Phil Condit, Boeing's new president and heir-apparent to chairman Frank Shrontz, recently said production of the 747 may also be cut if conditions in the industry deteriorate further.

The job losses might have been worse, but Boeing's management allowed the backlog to build up in recent years rather than to increase staff to fill the boom in orders.

As it is, Boeing will still deliver 437 planes this year - twice its historic average. But where commercial-aircraft revenue fell dramatically during slowdowns in the late 1960s (down 50 percent) and early 1980s (35 percent), this time the decline is expected to be less than 25 percent.

Although layoffs have been held far below previous downturns, the company faces an unprecedented test on the labor front: A week ago its unionized engineers and technical workers authorized a strike over wages that could start as early as today.

Whitlow says a strike is unlikely before the end of the year, since these white-collar workers are "not the type of people who typically strike" and many of their co-workers are not in the union.

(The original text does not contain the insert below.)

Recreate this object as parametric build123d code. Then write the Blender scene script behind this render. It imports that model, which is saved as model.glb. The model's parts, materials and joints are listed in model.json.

The company's problems have caused investors to flee the stock. It has traded as low as $33 per share recently, down from a high this year of $54.

Still, Boeing remains confident of the long-term outlook, predicting that the world's commercial fleet will almost double in size to 17,000 planes by 2010. Almost half of the current 9,000 aircraft in service will need to be replaced by then, the company predicts.

This strong growth is based on the assumption that as incomes rise people will travel more. Boeing predicts an average annual increase in worldwide traffic of 5.2 percent a year, with particularly strong growth in Asia. China is expected to boost its demand for airliners by an astounding 20 percent a year this decade.

China's booming market could be lost to Boeing if Bill Clinton revokes that country's most-favored nation trade status. Chinese officials have threatened to retaliate by blacklisting Boeing.